## Challenge:
Lines that hold the word "code" should be located and copied.

[Object modeling scripts]
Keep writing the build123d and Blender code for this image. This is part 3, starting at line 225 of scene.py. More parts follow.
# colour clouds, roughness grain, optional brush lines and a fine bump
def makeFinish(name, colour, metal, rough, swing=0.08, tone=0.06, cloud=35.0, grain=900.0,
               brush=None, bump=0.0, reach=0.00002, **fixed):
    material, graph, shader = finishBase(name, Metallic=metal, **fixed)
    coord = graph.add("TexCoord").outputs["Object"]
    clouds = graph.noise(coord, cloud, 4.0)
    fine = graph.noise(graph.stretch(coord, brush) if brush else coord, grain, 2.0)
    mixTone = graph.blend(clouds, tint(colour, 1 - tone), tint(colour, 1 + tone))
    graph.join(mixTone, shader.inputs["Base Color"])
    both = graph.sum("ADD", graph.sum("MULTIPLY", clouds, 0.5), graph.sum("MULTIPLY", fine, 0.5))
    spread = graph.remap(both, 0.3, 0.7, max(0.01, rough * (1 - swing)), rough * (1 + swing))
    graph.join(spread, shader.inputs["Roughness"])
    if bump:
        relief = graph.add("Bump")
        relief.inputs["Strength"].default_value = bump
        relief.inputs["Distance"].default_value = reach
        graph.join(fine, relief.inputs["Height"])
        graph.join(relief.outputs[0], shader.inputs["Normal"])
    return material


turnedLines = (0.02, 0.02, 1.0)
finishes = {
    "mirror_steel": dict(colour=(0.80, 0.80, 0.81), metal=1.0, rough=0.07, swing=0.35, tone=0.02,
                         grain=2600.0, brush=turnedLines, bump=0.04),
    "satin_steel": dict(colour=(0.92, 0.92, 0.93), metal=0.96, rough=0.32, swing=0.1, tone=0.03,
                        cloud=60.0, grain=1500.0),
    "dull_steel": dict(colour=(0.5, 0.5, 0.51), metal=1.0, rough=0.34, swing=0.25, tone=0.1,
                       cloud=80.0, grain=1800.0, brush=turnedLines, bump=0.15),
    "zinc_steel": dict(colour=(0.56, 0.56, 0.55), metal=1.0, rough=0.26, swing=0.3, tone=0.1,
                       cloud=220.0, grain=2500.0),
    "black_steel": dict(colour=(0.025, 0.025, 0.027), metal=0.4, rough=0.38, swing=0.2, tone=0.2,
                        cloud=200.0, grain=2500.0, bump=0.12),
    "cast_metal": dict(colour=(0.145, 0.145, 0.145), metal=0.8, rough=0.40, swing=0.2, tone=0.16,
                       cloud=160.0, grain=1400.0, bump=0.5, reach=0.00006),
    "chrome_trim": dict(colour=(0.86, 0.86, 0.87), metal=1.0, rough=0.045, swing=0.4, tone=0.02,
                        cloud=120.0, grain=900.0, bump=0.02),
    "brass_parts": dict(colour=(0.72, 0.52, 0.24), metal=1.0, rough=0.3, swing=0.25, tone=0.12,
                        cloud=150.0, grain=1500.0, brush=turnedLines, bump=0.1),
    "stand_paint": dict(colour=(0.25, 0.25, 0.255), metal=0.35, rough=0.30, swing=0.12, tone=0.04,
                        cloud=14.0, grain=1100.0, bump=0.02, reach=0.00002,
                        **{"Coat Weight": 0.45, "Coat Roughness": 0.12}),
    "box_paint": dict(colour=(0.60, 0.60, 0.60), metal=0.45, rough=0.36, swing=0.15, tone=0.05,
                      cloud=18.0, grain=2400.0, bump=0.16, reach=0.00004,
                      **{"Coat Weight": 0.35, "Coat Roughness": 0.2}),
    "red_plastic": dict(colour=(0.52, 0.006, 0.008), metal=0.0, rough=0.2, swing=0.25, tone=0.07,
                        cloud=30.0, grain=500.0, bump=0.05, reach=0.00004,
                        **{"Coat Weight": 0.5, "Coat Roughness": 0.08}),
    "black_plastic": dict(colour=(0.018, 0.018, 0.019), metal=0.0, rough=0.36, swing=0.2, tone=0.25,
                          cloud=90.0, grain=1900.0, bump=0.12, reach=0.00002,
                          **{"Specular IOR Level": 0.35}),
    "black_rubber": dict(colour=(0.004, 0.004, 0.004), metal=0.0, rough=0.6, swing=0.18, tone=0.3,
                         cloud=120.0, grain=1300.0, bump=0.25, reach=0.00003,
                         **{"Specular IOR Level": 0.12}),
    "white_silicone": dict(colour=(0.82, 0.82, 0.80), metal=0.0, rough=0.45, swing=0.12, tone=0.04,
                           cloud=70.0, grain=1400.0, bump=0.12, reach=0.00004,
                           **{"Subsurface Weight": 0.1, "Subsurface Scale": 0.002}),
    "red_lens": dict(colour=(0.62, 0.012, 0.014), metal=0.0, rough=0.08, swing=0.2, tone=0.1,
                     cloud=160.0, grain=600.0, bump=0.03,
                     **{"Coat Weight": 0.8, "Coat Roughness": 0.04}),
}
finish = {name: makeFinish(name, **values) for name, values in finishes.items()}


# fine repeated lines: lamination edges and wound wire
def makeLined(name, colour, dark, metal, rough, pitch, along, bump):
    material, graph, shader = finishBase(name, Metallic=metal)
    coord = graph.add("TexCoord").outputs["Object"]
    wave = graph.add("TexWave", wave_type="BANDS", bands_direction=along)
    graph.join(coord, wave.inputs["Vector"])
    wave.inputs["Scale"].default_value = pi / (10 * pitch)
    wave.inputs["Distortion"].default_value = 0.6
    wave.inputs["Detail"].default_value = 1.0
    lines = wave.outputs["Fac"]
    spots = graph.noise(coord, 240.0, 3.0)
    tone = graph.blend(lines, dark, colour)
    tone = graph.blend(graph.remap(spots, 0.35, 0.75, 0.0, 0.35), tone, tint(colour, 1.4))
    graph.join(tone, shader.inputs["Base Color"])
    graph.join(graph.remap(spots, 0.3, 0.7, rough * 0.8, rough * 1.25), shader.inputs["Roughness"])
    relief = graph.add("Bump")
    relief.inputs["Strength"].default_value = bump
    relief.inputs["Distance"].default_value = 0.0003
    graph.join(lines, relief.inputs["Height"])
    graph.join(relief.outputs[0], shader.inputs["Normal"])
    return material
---
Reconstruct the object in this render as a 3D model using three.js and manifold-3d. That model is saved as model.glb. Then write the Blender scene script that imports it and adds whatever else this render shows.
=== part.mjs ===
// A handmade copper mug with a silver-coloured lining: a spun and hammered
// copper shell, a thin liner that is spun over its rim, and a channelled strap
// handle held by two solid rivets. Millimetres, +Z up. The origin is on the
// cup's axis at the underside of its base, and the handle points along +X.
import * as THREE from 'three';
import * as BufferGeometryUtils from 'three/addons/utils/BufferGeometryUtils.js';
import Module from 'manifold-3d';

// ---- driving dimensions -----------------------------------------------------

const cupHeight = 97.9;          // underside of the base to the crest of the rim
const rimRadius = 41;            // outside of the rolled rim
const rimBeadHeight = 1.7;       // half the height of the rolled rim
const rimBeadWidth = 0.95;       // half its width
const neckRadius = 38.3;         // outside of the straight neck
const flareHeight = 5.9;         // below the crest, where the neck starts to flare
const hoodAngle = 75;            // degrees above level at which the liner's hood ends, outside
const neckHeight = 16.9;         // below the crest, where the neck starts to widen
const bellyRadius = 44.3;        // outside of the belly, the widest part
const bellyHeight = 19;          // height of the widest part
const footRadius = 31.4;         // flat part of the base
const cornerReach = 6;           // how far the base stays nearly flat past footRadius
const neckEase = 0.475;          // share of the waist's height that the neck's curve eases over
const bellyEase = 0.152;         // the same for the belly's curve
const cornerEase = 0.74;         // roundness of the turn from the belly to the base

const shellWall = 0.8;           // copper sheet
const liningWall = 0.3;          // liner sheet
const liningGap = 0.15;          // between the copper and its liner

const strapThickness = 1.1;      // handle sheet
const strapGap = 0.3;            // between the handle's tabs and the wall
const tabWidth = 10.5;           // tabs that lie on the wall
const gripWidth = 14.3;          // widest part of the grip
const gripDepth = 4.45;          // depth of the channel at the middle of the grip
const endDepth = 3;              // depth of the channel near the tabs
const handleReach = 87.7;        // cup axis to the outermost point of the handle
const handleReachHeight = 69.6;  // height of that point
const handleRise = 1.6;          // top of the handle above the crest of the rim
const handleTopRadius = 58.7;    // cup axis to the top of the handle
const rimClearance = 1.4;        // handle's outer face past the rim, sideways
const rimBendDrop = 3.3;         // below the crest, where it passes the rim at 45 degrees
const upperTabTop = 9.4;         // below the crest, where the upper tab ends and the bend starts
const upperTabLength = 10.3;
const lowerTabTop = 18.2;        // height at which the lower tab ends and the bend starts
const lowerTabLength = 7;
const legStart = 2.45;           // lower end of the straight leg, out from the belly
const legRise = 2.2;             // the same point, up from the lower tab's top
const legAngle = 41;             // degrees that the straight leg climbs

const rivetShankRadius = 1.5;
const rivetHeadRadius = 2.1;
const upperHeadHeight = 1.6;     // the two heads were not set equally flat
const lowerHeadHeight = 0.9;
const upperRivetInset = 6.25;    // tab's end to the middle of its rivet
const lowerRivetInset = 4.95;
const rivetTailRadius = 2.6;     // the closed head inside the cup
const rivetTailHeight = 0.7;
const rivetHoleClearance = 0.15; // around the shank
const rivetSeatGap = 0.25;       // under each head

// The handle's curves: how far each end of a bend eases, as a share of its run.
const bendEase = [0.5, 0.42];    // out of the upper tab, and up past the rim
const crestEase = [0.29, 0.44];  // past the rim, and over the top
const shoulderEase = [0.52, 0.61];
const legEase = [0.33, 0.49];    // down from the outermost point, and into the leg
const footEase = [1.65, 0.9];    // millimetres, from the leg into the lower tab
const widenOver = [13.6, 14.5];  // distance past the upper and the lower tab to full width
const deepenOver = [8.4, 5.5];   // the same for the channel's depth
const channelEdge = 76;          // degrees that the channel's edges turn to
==
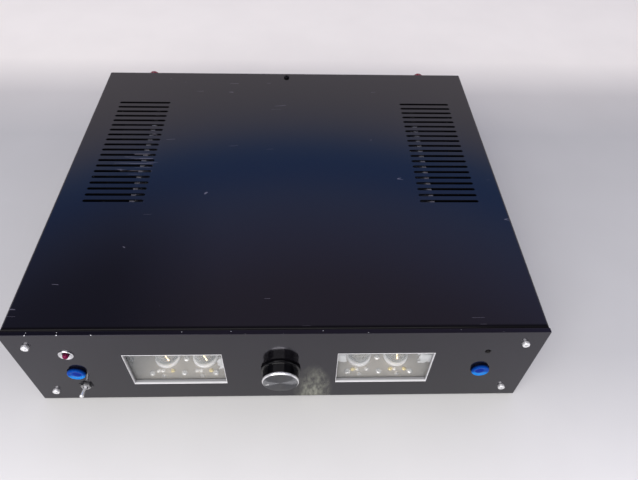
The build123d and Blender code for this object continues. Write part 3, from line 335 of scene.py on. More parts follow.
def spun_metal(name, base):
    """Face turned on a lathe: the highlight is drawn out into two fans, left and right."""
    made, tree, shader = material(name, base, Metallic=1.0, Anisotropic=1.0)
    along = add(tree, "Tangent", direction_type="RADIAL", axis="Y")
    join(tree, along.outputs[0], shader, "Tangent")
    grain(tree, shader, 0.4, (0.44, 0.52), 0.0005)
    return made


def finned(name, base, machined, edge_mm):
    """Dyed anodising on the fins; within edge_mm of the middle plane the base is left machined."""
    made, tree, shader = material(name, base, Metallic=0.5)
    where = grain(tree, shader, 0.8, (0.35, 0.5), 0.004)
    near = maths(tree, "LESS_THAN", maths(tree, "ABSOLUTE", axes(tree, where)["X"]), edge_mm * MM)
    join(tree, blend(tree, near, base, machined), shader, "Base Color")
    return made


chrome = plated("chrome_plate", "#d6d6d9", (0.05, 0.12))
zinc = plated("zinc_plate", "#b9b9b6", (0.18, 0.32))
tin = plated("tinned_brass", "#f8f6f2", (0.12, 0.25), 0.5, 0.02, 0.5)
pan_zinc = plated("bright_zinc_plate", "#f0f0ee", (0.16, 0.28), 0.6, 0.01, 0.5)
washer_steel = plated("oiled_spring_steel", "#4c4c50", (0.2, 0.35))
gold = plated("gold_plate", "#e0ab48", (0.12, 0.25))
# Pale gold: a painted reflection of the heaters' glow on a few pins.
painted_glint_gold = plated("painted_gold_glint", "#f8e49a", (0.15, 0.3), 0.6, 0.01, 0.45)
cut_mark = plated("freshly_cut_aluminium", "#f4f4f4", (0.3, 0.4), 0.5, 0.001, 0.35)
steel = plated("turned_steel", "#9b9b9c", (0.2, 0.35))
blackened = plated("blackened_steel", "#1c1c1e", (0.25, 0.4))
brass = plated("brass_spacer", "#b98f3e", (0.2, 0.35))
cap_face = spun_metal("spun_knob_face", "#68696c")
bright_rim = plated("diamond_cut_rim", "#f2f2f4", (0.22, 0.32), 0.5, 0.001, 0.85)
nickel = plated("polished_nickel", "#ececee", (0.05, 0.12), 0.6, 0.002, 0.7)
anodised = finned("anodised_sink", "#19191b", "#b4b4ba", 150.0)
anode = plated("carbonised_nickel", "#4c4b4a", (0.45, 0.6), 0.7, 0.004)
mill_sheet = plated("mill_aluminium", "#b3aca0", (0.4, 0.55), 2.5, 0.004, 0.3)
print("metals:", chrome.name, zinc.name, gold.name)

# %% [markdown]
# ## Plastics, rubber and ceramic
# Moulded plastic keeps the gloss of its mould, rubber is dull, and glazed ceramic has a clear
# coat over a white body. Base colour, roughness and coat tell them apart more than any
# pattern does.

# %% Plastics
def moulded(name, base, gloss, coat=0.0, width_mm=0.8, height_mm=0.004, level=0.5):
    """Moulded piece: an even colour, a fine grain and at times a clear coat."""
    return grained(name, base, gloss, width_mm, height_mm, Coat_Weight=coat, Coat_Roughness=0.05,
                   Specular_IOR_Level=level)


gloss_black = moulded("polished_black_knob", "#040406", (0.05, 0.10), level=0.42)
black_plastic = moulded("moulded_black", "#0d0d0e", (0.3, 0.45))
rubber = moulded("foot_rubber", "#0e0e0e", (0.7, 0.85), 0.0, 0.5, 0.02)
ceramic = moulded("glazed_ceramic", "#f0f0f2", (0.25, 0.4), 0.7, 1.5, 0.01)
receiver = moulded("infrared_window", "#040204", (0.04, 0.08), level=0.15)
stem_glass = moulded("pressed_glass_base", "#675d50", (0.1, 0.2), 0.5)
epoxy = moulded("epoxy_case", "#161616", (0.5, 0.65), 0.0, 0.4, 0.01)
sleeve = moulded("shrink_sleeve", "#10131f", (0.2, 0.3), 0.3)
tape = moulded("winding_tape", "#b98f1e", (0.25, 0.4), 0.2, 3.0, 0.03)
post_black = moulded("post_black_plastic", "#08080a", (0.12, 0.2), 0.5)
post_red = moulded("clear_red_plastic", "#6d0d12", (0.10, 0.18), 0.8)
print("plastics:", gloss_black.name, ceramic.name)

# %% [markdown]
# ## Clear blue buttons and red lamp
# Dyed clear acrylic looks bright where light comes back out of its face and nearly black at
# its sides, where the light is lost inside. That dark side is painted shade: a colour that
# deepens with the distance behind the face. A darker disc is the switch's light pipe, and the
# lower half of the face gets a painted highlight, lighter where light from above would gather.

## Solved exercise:
Keep writing the build123d and Blender code for this image. This is part 3, starting at line 225 of scene.py. More parts follow.
The build123d and Blender code for this object continues. Write part 3, from line 335 of scene.py on. More parts follow.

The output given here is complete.